Work to complete — Find the lines that hold the word "parts" and return them.

Information shown —

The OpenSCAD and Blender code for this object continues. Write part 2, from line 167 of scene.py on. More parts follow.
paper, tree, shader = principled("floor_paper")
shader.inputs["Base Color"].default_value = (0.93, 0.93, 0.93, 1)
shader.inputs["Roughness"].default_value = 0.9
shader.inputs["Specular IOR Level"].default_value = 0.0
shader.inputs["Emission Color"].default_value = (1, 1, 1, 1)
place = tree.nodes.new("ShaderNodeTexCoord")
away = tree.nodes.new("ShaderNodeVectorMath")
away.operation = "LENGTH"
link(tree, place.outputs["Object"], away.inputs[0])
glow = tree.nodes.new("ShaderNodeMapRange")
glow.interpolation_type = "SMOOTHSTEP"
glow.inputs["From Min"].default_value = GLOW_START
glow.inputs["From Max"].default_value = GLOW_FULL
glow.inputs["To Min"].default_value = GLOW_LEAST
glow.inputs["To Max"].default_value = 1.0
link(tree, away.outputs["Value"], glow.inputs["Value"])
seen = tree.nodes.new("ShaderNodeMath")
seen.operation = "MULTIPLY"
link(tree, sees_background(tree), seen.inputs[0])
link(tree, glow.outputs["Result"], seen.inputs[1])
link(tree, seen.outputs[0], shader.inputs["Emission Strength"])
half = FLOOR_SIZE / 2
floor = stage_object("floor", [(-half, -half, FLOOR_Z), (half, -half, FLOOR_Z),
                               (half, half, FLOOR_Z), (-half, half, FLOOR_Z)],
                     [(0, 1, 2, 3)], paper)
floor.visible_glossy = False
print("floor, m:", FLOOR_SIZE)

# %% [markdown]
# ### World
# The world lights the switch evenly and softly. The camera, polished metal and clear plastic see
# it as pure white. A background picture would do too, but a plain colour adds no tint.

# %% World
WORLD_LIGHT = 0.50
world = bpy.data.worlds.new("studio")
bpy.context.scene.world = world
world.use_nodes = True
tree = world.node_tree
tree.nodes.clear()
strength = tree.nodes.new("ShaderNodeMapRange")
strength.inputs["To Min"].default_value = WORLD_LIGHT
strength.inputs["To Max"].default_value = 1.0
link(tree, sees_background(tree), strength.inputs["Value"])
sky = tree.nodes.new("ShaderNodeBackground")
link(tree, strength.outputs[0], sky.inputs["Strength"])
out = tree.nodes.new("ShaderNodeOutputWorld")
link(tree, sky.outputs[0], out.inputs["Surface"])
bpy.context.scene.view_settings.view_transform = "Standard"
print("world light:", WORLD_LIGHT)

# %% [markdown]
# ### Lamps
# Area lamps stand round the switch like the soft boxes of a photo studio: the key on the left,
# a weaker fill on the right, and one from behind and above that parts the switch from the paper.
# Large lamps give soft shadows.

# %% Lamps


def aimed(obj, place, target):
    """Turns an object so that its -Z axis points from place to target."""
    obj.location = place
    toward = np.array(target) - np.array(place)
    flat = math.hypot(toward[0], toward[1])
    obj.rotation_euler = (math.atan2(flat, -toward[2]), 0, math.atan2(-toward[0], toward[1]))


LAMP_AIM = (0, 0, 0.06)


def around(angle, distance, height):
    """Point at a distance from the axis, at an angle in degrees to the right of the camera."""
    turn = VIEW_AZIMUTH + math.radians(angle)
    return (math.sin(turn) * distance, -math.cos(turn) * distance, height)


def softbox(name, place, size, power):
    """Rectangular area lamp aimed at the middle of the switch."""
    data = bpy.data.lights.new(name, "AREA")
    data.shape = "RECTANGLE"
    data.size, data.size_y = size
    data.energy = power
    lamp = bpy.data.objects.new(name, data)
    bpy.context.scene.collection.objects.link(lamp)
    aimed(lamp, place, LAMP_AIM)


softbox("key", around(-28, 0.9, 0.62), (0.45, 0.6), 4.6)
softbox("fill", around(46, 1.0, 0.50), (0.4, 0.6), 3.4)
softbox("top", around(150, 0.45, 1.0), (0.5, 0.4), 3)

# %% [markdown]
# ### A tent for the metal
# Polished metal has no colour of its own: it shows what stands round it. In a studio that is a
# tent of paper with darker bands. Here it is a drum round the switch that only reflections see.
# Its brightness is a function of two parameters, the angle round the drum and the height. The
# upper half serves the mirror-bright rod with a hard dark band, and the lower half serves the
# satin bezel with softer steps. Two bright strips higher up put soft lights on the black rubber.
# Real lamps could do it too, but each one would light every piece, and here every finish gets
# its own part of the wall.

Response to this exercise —
The OpenSCAD and Blender code for this object continues. Write part 2, from line 167 of scene.py on. More parts follow.
# a weaker fill on the right, and one from behind and above that parts the switch from the paper.